One of our sweetest holiday traditions is kissing under the mistletoe, but how much do we really know about this custom or, for that matter, the plant itself?
The Mistletoe Legend
American author Washington Irving discusses mistletoe and its uses in Christmas Eve, along with other holiday festivities during the Twelve Days of Christmas in the early nineteenth century. For kissing under the mistletoe, Irving describes…
“The mistletoe is still hung up in farm-houses and kitchens at Christmas, and the young men have the privilege of kissing the girls under it, plucking each time a berry from the bush. When the berries are all plucked the privilege ceases.”

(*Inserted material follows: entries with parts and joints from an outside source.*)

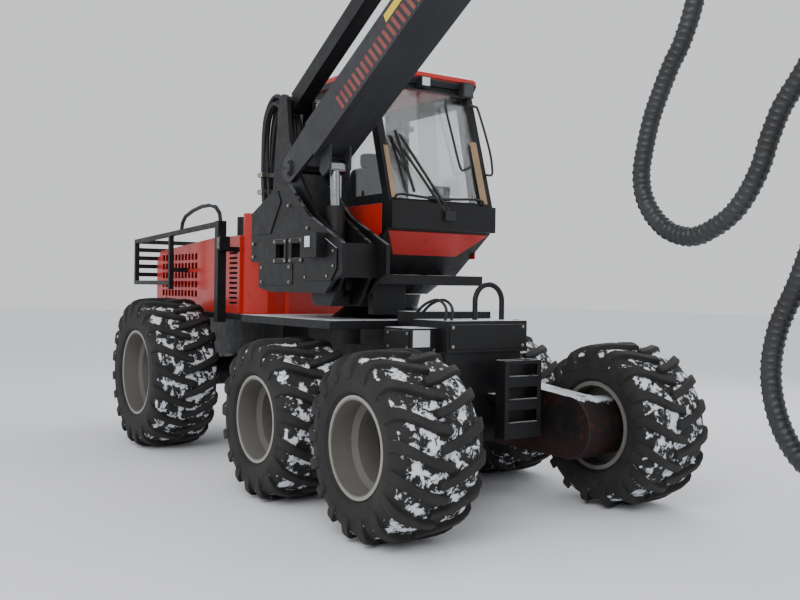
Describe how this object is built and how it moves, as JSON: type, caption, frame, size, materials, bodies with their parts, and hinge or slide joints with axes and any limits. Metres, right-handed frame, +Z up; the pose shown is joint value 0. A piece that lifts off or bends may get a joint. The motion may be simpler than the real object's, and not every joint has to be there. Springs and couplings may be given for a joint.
{
  "type": "forestry harvester",
  "caption": "Articulated six-wheeled forestry harvester with slewing cab, telescopic parallel crane and hanging harvester head.",
  "frame": {"origin": "on the ground, under the middle of the machine's outline with the crane parked forward", "axes": "+X forward along the machine, +Y to its left, +Z up"},
  "size_m": [10.7092, 2.96, 5.5482],
  "materials": {
    "black_paint": "satin",
    "charcoal_paint": "satin",
    "red_paint": "gloss",
    "silver_paint": "satin",
    "tyre": "matte",
    "bare_steel": "worn",
    "chrome": "polished",
    "window_glass": "clear",
    "seat_fabric": "woven",
    "hose_rubber": "matte",
    "cast_iron": "cast"
  },
  "bodies": {
    "carrier": {"front_frame": "black_paint", "nose_box": "black_paint", "front_steps": "black_paint", "front_deck": "black_paint", "bogie_axle": "black_paint", "bogie_right": "black_paint", "bogie_left": "black_paint", "pedestal": "black_paint"},
    "rear_carrier": {"rear_frame": "black_paint", "rear_axle": "black_paint", "bulkhead": "red_paint", "engine": "cast_iron"},
    "hood": {"hood": "red_paint", "hood_guard": "black_paint", "exhaust": "black_paint"},
    "upper": {"platform": "black_paint", "crane_base": "black_paint", "cab_shell": "red_paint", "cab_roof": "red_paint", "cab_glass": "window_glass", "seat": "seat_fabric"},
    "door": {"cab_door": "red_paint", "door_glass": "window_glass"},
    "boom": {"boom": "charcoal_paint"},
    "tie_rod": {"tie_rod": "black_paint"},
    "rocker": {"rocker": "black_paint"},
    "jib": {"jib": "black_paint", "hose_loop": "hose_rubber"},
    "extension": {"extension": "charcoal_paint", "head_hose": "hose_rubber"},
    "lift_barrel": {"lift_barrel": "black_paint"},
    "lift_rod": {"lift_rod": "chrome"},
    "jib_barrel": {"jib_barrel": "black_paint"},
    "jib_rod": {"jib_rod": "chrome"},
    "link": {"link": "black_paint"},
    "rotator": {"rotator": "black_paint"},
    "hanger": {"hanger": "black_paint"},
    "head": {"head_frame": "black_paint"},
    "knife_right": {"knife_right": "bare_steel"},
    "knife_left": {"knife_left": "bare_steel"},
    "feed_arm_right": {"feed_arm_right": "black_paint"},
    "feed_arm_left": {"feed_arm_left": "black_paint"},
    "feed_roller_right": {"feed_roller_right": "bare_steel"},
    "feed_roller_left": {"feed_roller_left": "bare_steel"},
    "saw_bar": {"saw_bar": "bare_steel"},
    "wheel_front_right": {"tyre_front_right": "tyre", "rim_front_right": "silver_paint"},
    "wheel_front_left": {"tyre_front_left": "tyre", "rim_front_left": "silver_paint"},
    "wheel_middle_right": {"tyre_middle_right": "tyre", "rim_middle_right": "silver_paint"},
    "wheel_middle_left": {"tyre_middle_left": "tyre", "rim_middle_left": "silver_paint"},
    "wheel_rear_right": {"tyre_rear_right": "tyre", "rim_rear_right": "silver_paint"},
    "wheel_rear_left": {"tyre_rear_left": "tyre", "rim_rear_left": "silver_paint"}
  },
  "joints": [
    {"name": "wheel_front_right", "type": "hinge", "parent": "carrier", "child": "wheel_front_right", "pos_m": [0.9555, -1.125, 0.665], "axis": [0, 1, 0], "continuous": true},
    {"name": "wheel_front_left", "type": "hinge", "parent": "carrier", "child": "wheel_front_left", "pos_m": [0.9555, 1.125, 0.665], "axis": [0, 1, 0], "continuous": true},
    {"name": "wheel_middle_right", "type": "hinge", "parent": "carrier", "child": "wheel_middle_right", "pos_m": [-0.6245, -1.125, 0.665], "axis": [0, 1, 0], "continuous": true},
    {"name": "wheel_middle_left", "type": "hinge", "parent": "carrier", "child": "wheel_middle_left", "pos_m": [-0.6245, 1.125, 0.665], "axis": [0, 1, 0], "continuous": true},
    {"name": "wheel_rear_right", "type": "hinge", "parent": "rear_carrier", "child": "wheel_rear_right", "pos_m": [-3.6245, -1.125, 0.805], "axis": [0, 1, 0], "continuous": true},
    {"name": "wheel_rear_left", "type": "hinge", "parent": "rear_carrier", "child": "wheel_rear_left", "pos_m": [-3.6245, 1.125, 0.805], "axis": [0, 1, 0], "continuous": true},
    {"name": "frame_steering", "type": "hinge", "parent": "carrier", "child": "rear_carrier", "pos_m": [-2.0345, 0, 0.98], "axis": [0, 0, 1], "range_deg": [-40, 40]},
    {"name": "hood_lift", "type": "hinge", "parent": "rear_carrier", "child": "hood", "pos_m": [-5.1245, 0, 1.5], "axis": [0, -1, 0], "range_deg": [0, 60]},
    {"name": "slewing", "type": "hinge", "parent": "carrier", "child": "upper", "pos_m": [-0.9845, 0, 1.7], "axis": [0, 0, 1], "continuous": true},
    {"name": "cab_door", "type": "hinge", "parent": "upper", "child": "door", "pos_m": [-1.7395, 0.76, 2.6], "axis": [0, 0, 1], "range_deg": [0, 95]},
    {"name": "boom_lift", "type": "hinge", "parent": "upper", "child": "boom", "pos_m": [-1.0345, -0.765, 2.79], "axis": [0, 1, 0], "range_deg": [-45, 35]},
    {"name": "tie_rod_swing", "type": "hinge", "parent": "upper", "child": "tie_rod", "pos_m": [-1.2445, -0.765, 3.39], "axis": [0, 1, 0], "range_deg": [-45, 35]},
    {"name": "rocker_level", "type": "hinge", "parent": "boom", "child": "rocker", "pos_m": [2.62099, -0.765, 4.85818], "axis": [0, -1, 0], "range_deg": [-45, 35]},
    {"name": "jib_fold", "type": "hinge", "parent": "rocker", "child": "jib", "pos_m": [3.04099, -0.765, 4.79818], "axis": [0, -1, 0], "range_deg": [-37, 60]},
    {"name": "jib_extend", "type": "slide", "parent": "jib", "child": "extension", "axis": [0.7986, 0, -0.6018], "range_m": [0, 1.2], "deforming": ["hose_loop"]},
    {"name": "lift_barrel_swing", "type": "hinge", "parent": "upper", "child": "lift_barrel", "pos_m": [-0.4845, -0.765, 1.66], "axis": [0, 1, 0], "range_deg": [-0.357, 0.459]},
    {"name": "lift_rod_slide", "type": "slide", "parent": "lift_barrel", "child": "lift_rod", "axis": [-0.0507, 0, 0.9987], "range_m": [-0.27626, 0.3552]},
    {"name": "jib_barrel_swing", "type": "hinge", "parent": "rocker", "child": "jib_barrel", "pos_m": [3.15099, -0.765, 5.09818], "axis": [0, -1, 0], "range_deg": [-37.29, 60.47]},
    {"name": "jib_rod_slide", "type": "slide", "parent": "jib_barrel", "child": "jib_rod", "axis": [0.8383, 0, -0.5453], "range_m": [-0.31152, 0.1921]},
    {"name": "link_swing", "type": "hinge", "parent": "extension", "child": "link", "pos_m": [4.81396, -0.765, 3.46215], "axis": [0, 1, 0], "range_deg": [-37, 60], "deforming": ["head_hose"]},
    {"name": "link_sway", "type": "hinge", "parent": "link", "child": "rotator", "pos_m": [4.81396, -0.765, 3.21215], "axis": [1, 0, 0], "range_deg": [-25, 25]},
    {"name": "rotator_turn", "type": "hinge", "parent": "rotator", "child": "hanger", "pos_m": [4.81396, -0.765, 2.80715], "axis": [0, 0, 1], "continuous": true},
    {"name": "head_tilt", "type": "hinge", "parent": "hanger", "child": "head", "pos_m": [4.81396, -0.765, 2.24715], "axis": [0, 1, 0], "range_deg": [0, 95]},
    {"name": "knife_right", "type": "hinge", "parent": "head", "child": "knife_right", "pos_m": [4.84496, -0.915, 2.00715], "axis": [0, 0, -1], "range_deg": [0, 60]},
    {"name": "feed_arm_right", "type": "hinge", "parent": "head", "child": "feed_arm_right", "pos_m": [4.84996, -0.98, 1.26715], "axis": [0, 0, -1], "range_deg": [0, 30]},
    {"name": "feed_roller_right", "type": "hinge", "parent": "feed_arm_right", "child": "feed_roller_right", "pos_m": [5.09996, -1.055, 1.47715], "axis": [0, 0, 1], "continuous": true},
    {"name": "knife_left", "type": "hinge", "parent": "head", "child": "knife_left", "pos_m": [4.84496, -0.615, 2.00715], "axis": [0, 0, 1], "range_deg": [0, 60]},
    {"name": "feed_arm_left", "type": "hinge", "parent": "head", "child": "feed_arm_left", "pos_m": [4.84996, -0.55, 1.26715], "axis": [0, 0, 1], "range_deg": [0, 30]},
    {"name": "feed_roller_left", "type": "hinge", "parent": "feed_arm_left", "child": "feed_roller_left", "pos_m": [5.09996, -0.475, 1.47715], "axis": [0, 0, 1], "continuous": true},
    {"name": "saw_bar_swing", "type": "hinge", "parent": "head", "child": "saw_bar", "pos_m": [4.66996, -0.565, 0.67715], "axis": [0, 0, 1], "range_deg": [0, 100]}
  ],
  "couplings": [
    {"joint": "tie_rod_swing", "follows": "boom_lift", "ratio": 1},
    {"joint": "rocker_level", "follows": "boom_lift", "ratio": 1},
    {"joint": "lift_barrel_swing", "follows": "boom_lift", "ratio": -0.01},
    {"joint": "lift_rod_slide", "follows": "boom_lift", "m_per_rad": -0.45},
    {"joint": "jib_barrel_swing", "follows": "jib_fold", "ratio": 0.988},
    {"joint": "jib_rod_slide", "follows": "jib_fold", "m_per_rad": -0.296},
    {"joint": "knife_left", "follows": "knife_right", "ratio": 1},
    {"joint": "feed_arm_left", "follows": "feed_arm_right", "ratio": 1}
  ]
}
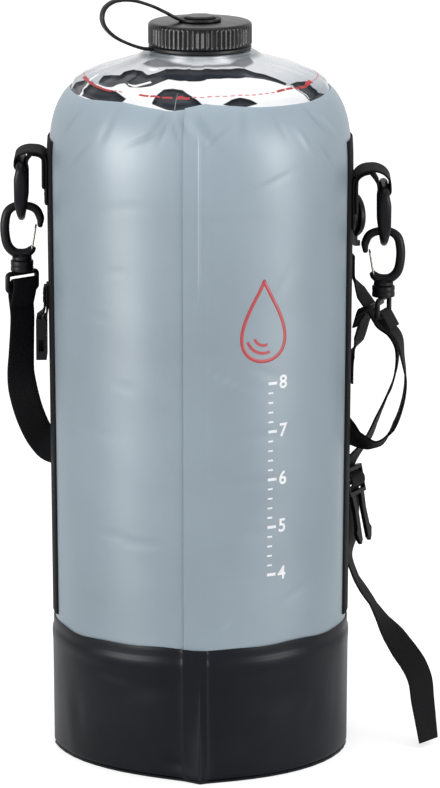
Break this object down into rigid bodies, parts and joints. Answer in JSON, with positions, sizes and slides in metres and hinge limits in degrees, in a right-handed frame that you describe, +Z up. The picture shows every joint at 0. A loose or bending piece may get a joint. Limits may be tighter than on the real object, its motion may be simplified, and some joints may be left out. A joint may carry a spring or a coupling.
{
  "type": "camp shower bag",
  "caption": "Upright soft water bag for camp showers: round fabric body, clear dome with screw cap, black base, side D-rings with snap hooks, carrying straps, air valve and outlet.",
  "frame": {"origin": "on the bag's axis, where its floor disc stands on the ground", "axes": "+Z up along the bag's axis, -Y towards the front seam, +X towards the side with the air valve and the adjusting strap"},
  "size_m": [0.2969, 0.2203, 0.5158],
  "materials": {
    "grey_fabric": "coated woven fabric with a soft sheen",
    "clear_film": "clear glossy film",
    "clear_neck": "clear moulded plastic",
    "black_film": "welded black film with a satin sheen",
    "webbing": "woven black webbing",
    "black_plastic": "moulded black plastic",
    "black_rubber": "soft black rubber",
    "steel_wire": "bright drawn steel wire"
  },
  "bodies": {
    "bag": {"left_wall": "grey_fabric", "right_wall": "grey_fabric", "clear_dome": "clear_film", "neck_spout": "clear_neck", "base_wall": "black_film", "base_floor": "black_film", "side_strip_left": "webbing", "side_strip_right": "webbing", "loop_webbing_left": "webbing", "loop_webbing_right": "webbing", "shoulder_strap": "webbing", "adjust_strap": "webbing", "keeper_strap": "webbing", "buckle_tab": "webbing", "air_valve_body": "black_plastic", "outlet_spigot": "black_plastic", "tether": "black_rubber"},
    "button": {"tether_button": "black_plastic"},
    "cap": {"cap": "black_plastic", "cap_seal": "black_rubber"},
    "ring_left": {"d_ring_left": "black_plastic"},
    "hook_left": {"snap_hook_left": "black_plastic"},
    "gate_left": {"wire_gate_left": "steel_wire"},
    "eye_left": {"swivel_left": "black_plastic"},
    "ring_right": {"d_ring_right": "black_plastic"},
    "hook_right": {"snap_hook_right": "black_plastic"},
    "gate_right": {"wire_gate_right": "steel_wire"},
    "eye_right": {"swivel_right": "black_plastic"},
    "keeper": {"keeper_ring": "black_plastic"},
    "male_buckle": {"buckle_male": "black_plastic"},
    "female_buckle": {"buckle_female": "black_plastic"},
    "air_disc": {"valve_disc": "black_rubber"},
    "air_cap": {"valve_cap": "black_plastic"},
    "outlet_plug": {"outlet_cap": "black_rubber"}
  },
  "joints": [
    {"name": "cap_turn", "type": "hinge", "parent": "button", "child": "cap", "pos_m": [0, 0, 0.4981], "axis": [0, 0, 1], "range_deg": [0, 540]},
    {"name": "cap_lift", "type": "slide", "parent": "bag", "child": "button", "axis": [0, 0, 1], "range_m": [0, 0.0068], "deforming": ["tether"]},
    {"name": "ring_swing_left", "type": "hinge", "parent": "bag", "child": "ring_left", "pos_m": [-0.11957, 0, 0.4036], "axis": [0, 1, 0], "range_deg": [0, 60], "deforming": ["shoulder_strap"]},
    {"name": "hook_swing_left", "type": "hinge", "parent": "ring_left", "child": "hook_left", "pos_m": [-0.11957, 0, 0.3668], "axis": [0, 1, 0], "range_deg": [-3, 45], "deforming": ["shoulder_strap"]},
    {"name": "gate_left", "type": "hinge", "parent": "hook_left", "child": "gate_left", "pos_m": [-0.11275, 0, 0.34408], "axis": [0, -1, 0], "range_deg": [0, 25], "stiffness_Nm_per_rad": 0.01, "springref_deg": -8.59},
    {"name": "swivel_left", "type": "hinge", "parent": "hook_left", "child": "eye_left", "pos_m": [-0.11957, 0, 0.3162], "axis": [0, 0, 1], "range_deg": [-90, 90], "deforming": ["shoulder_strap"]},
    {"name": "ring_swing_right", "type": "hinge", "parent": "bag", "child": "ring_right", "pos_m": [0.12313, 0, 0.3862], "axis": [0, -1, 0], "range_deg": [0, 60], "deforming": ["shoulder_strap"]},
    {"name": "hook_swing_right", "type": "hinge", "parent": "ring_right", "child": "hook_right", "pos_m": [0.12313, 0, 0.3494], "axis": [0, -1, 0], "range_deg": [0, 45], "deforming": ["shoulder_strap"]},
    {"name": "gate_right", "type": "hinge", "parent": "hook_right", "child": "gate_right", "pos_m": [0.11632, 0, 0.32668], "axis": [0, 1, 0], "range_deg": [0, 25], "stiffness_Nm_per_rad": 0.01, "springref_deg": -8.59},
    {"name": "swivel_right", "type": "hinge", "parent": "hook_right", "child": "eye_right", "pos_m": [0.12313, 0, 0.2988], "axis": [0, 0, 1], "range_deg": [-60, 10], "deforming": ["shoulder_strap"]},
    {"name": "keeper_swing", "type": "hinge", "parent": "bag", "child": "keeper", "pos_m": [0.11198, 0.01637, 0.29837], "axis": [0.3912, 0.92, -0.0235], "range_deg": [-15, 15], "deforming": ["adjust_strap"]},
    {"name": "male_buckle_swing", "type": "hinge", "parent": "bag", "child": "male_buckle", "pos_m": [0.10514, 0.03802, 0.17558], "axis": [0.454, 0.891, 0], "range_deg": [-12, 18], "deforming": ["adjust_strap"]},
    {"name": "female_buckle_swing", "type": "hinge", "parent": "bag", "child": "female_buckle", "pos_m": [-0.10663, 0, 0.29649], "axis": [0, 1, 0], "range_deg": [0, 60]},
    {"name": "air_disc_lift", "type": "slide", "parent": "bag", "child": "air_disc", "axis": [-0.9026, -0.4305, 0], "range_m": [0, 0.0012], "stiffness_N_per_m": 5, "springref_m": -0.0004},
    {"name": "air_cap_flip", "type": "hinge", "parent": "bag", "child": "air_cap", "pos_m": [0.10399, 0.0496, 0.3395], "axis": [-0.4305, 0.9026, 0], "range_deg": [0, 105]},
    {"name": "outlet_pull", "type": "slide", "parent": "bag", "child": "outlet_plug", "axis": [0.3256, 0.9455, 0], "range_m": [0, 0.015]}
  ],
  "couplings": [
    {"joint": "cap_lift", "follows": "cap_turn", "m_per_rad": 0.0007162}
  ]
}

Another part of mistletoe’s kissing mythology is part of a Norse legend. Frigg, the goddess of love, was so grateful when her son Baldur was raised from the dead (after being killed by an arrow of mistletoe wood), that she praised the plant and promised a kiss to all who passed beneath it.
Stealing a kiss under the mistletoe is believed to have originated in England among servant classes in the late 1700s, and it was considered bad luck for a young lady to refuse such a kiss.
While there are many ancient myths and legends from all over the world surrounding mistletoe, the traditions involving kissing are by far the most favored. Today, both fresh sprigs as well as artificial clusters and topiaries of mistletoe are available as holiday decorations, often mixed with holly or pine sprigs and accented with crystals or ribbons.
The Mistletoe Plant
American Mistletoe (Phoradendron spp.) is one of 1,300 species of mistletoe worldwide but one of only two that are native to the United States. Our mistletoe is a semi-parasitic, shrubby plant with oval, evergreen leaves and long clusters of sticky white berries. This plant roots itself in trees and survives mostly off its host’s life support system. But, despite its parasitic tendencies, mistletoe has been a natural part of healthy forest ecosystems for millions of years, and can even promote biodiversity as other seeds stick among the mistletoe and sprout.
Mistletoe is poisonous to people, but the berries and leaves provide high-protein food for many animals. Many bird species rely on mistletoe for food throughout the winter and nesting material in the spring. Butterflies lay their eggs on the plants and use the nectar as food. Mistletoe is also an important pollen and nectar plant for bees.
Pick-up some mistletoe and have a happy holiday!